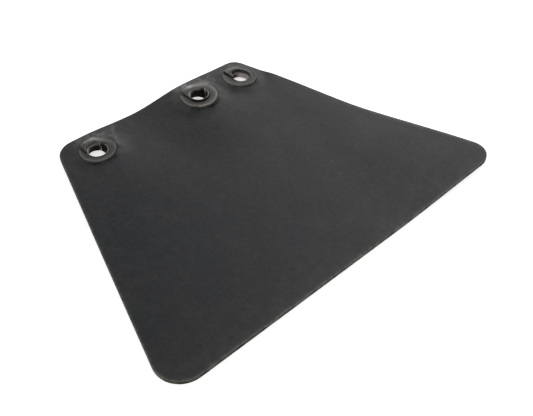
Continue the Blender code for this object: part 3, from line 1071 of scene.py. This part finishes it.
def ring_paint():
    shader = Shader("worn_ring_paint")
    patches = shader.noise(330.0, 5.0, 0.65)
    grain = shader.noise(3000.0, 3.0, 0.7)
    grains = shader.remap(grain, 0.58, 0.72, 0.0, 0.3)
    # wear along the rim and mouth, with painted light and shade on the rim by direction
    worn_and_lit = shader.times(shader.attribute("wear"), shader.remap(patches, 0.3, 0.65, 0.3, 0.9))
    # painted highlight: a bright band on each ring's far side, standing for light falling on it
    bright = shader.times(shader.attribute("painted_highlight"), shader.remap(patches, 0.3, 0.6, 0.65, 1.0))
    # painted shade: darker, less glossy paint in the step and round the near side of the bore
    step_and_bore_shade = shader.attribute("step_and_bore_shade")
    paint = shader.mix(shader.remap(patches, 0.35, 0.7), (0.022, 0.022, 0.020), (0.050, 0.049, 0.044))
    base = shader.layered(paint, (
        (grains, (0.08, 0.077, 0.070)),
        (worn_and_lit, (0.125, 0.120, 0.103)),
        (bright, (0.45, 0.435, 0.405)),
        (step_and_bore_shade, (0.003, 0.003, 0.003)),
    ))
    rough = shader.remap(patches, 0.3, 0.7, 0.46, 0.6)
    gloss = shader.remap(step_and_bore_shade, 0.0, 1.0, 0.3, 0.05)
    normal = shader.bump(grain, 0.015 * MM, 0.6)
    normal = shader.bump(patches, 0.06 * MM, 0.5, normal)
    return shader.finish(Base_Color=base, Roughness=rough, Normal=normal, Specular_IOR_Level=gloss)


def washer_paint():
    shader = Shader("washer_paint")
    patches = shader.noise(300.0, 5.0, 0.65)
    grain = shader.noise(2600.0, 3.0, 0.7)
    paint = shader.mix(shader.remap(patches, 0.35, 0.7), (0.05, 0.05, 0.047), (0.09, 0.088, 0.08))
    base = shader.mix(shader.attribute("wear"), paint, (0.25, 0.245, 0.23))
    rough = shader.remap(patches, 0.3, 0.7, 0.38, 0.55)
    normal = shader.bump(grain, 0.015 * MM, 0.6)
    return shader.finish(Base_Color=base, Roughness=rough, Normal=normal, Metallic=0.5)


def browned_steel():
    shader = Shader("browned_steel")
    brown = shader.noise(420.0, 5.0, 0.65)
    grain = shader.noise(2800.0, 3.0, 0.7)
    # wear on the mouth's edge, with painted light on the funnel
    worn_and_lit = shader.times(shader.attribute("wear"), shader.remap(brown, 0.25, 0.6, 0.55, 1.0))
    # painted light: the right sleeve's far inner wall in a pale copy of the steel
    lit_inner_wall = shader.times(shader.attribute("lit_inner_wall"), 0.9)
    # painted highlight along the edge of the seam, pale and partly metallic
    seam = shader.attribute("seam")
    steel = shader.mix(shader.remap(brown, 0.35, 0.7), (0.0016, 0.0009, 0.0008), (0.016, 0.008, 0.006))
    base = shader.layered(steel, (
        (lit_inner_wall, (0.44, 0.37, 0.345)),
        (worn_and_lit, (0.28, 0.27, 0.24)),
        (seam, (0.42, 0.41, 0.38)),
    ))
    rough = shader.remap(grain, 0.3, 0.7, 0.55, 0.7)
    gloss = shader.remap(worn_and_lit, 0.0, 0.5, 0.05, 0.3)
    normal = shader.bump(grain, 0.02 * MM, 0.6)
    normal = shader.bump(brown, 0.05 * MM, 0.5, normal)
    return shader.finish(
        Base_Color=base,
        Roughness=rough,
        Normal=normal,
        Metallic=shader.times(seam, 0.7),
        Specular_IOR_Level=gloss,
    )


# --- Camera, floor and light --------------------------------------------------------------

CAMERA_AZIMUTH = math.radians(-41.97)
CAMERA_ELEVATION = math.radians(45.45)
CAMERA_DISTANCE = 334.0 * MM
CAMERA_TARGET = Vector((-9.0, -25.04, 3.0)) * MM
CAMERA_LENS = 49.98               # in mm, as is the sensor's width
CAMERA_SENSOR = 36.0
CAMERA_CLIP = 10.0 * MM
HORIZON = (0.45, (1.0, 0.985, 0.96, 1.0))  # (how far up, from 0 level to 1 overhead, colour)
OVERHEAD = (0.95, (0.42, 0.45, 0.50, 1.0))
KEY_PLACE = (0.94, 0.54, 0.62)
KEY_SIZE = 0.8
KEY_POWER = 5.0
FLOOR_SIZE = 6.0
FLOOR_GAP = 0.02 * MM
FLOOR_COLOUR = (0.92, 0.92, 0.92, 1.0)
FLOOR_ROUGHNESS = 0.9
FLOOR_GLOW = 0.6                  # keeps the floor white in the flap's own shade


def add_camera():
    camera = bpy.data.objects.new("camera", bpy.data.cameras.new("camera"))
    bpy.context.scene.collection.objects.link(camera)
    camera.data.lens = CAMERA_LENS
    camera.data.sensor_width = CAMERA_SENSOR
    camera.data.clip_start = CAMERA_CLIP
    back = Vector((
        math.sin(CAMERA_AZIMUTH) * math.cos(CAMERA_ELEVATION),
        -math.cos(CAMERA_AZIMUTH) * math.cos(CAMERA_ELEVATION),
        math.sin(CAMERA_ELEVATION),
    ))
    camera.location = CAMERA_TARGET + back * CAMERA_DISTANCE
    camera.rotation_euler = back.to_track_quat("Z", "Y").to_euler()
    bpy.context.scene.camera = camera


def add_world():
    """Soft studio light, brighter and warmer near the horizon than overhead."""
    world = bpy.data.worlds.new("studio")
    world.use_nodes = True
    nodes = world.node_tree.nodes
    links = world.node_tree.links
    coordinates = nodes.new("ShaderNodeTexCoord")
    split = nodes.new("ShaderNodeSeparateXYZ")
    ramp = nodes.new("ShaderNodeValToRGB")
    for element, (position, colour) in zip(ramp.color_ramp.elements, (HORIZON, OVERHEAD)):
        element.position = position
        element.color = colour
    links.new(coordinates.outputs["Generated"], split.inputs["Vector"])
    links.new(split.outputs["Z"], ramp.inputs["Fac"])
    links.new(ramp.outputs["Color"], nodes["Background"].inputs["Color"])
    nodes["Background"].inputs["Strength"].default_value = 1.0
    bpy.context.scene.world = world
    bpy.context.scene.view_settings.view_transform = "Standard"


def add_floor():
    bpy.ops.mesh.primitive_grid_add(x_subdivisions=2, y_subdivisions=2, size=FLOOR_SIZE)
    floor = bpy.context.object
    floor.name = "floor"
    floor.location = (0.0, 0.0, CAD_BOX[0][2] - FLOOR_GAP)
    material = bpy.data.materials.new("floor_white")
    material.use_nodes = True
    shader = material.node_tree.nodes["Principled BSDF"]
    shader.inputs["Base Color"].default_value = FLOOR_COLOUR
    shader.inputs["Roughness"].default_value = FLOOR_ROUGHNESS
    shader.inputs["Emission Color"].default_value = (1.0, 1.0, 1.0, 1.0)
    shader.inputs["Emission Strength"].default_value = FLOOR_GLOW
    floor.data.materials.append(material)


def add_key_light():
    light = bpy.data.lights.new("key", "AREA")
    light.size = KEY_SIZE
    light.energy = KEY_POWER
    key = bpy.data.objects.new("key", light)
    key.location = KEY_PLACE
    key.rotation_euler = Vector(KEY_PLACE).to_track_quat("Z", "Y").to_euler()
    bpy.context.scene.collection.objects.link(key)


make_sheet(rubber())
paint = ring_paint()
washer = washer_paint()
steel = browned_steel()
for eyelet_name in EYELETS:
    make_front_ring(eyelet_name, paint)
    make_sleeve(eyelet_name, steel)
    make_rear_ring(eyelet_name, washer)

add_camera()
add_world()
add_floor()
add_key_light()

» **To be done**
Select the lines in this material that hold the word "from", leaving none out.

» **Answer to this exercise**
Continue the Blender code for this object: part 3, from line 1071 of scene.py. This part finishes it.
HORIZON = (0.45, (1.0, 0.985, 0.96, 1.0))  # (how far up, from 0 level to 1 overhead, colour)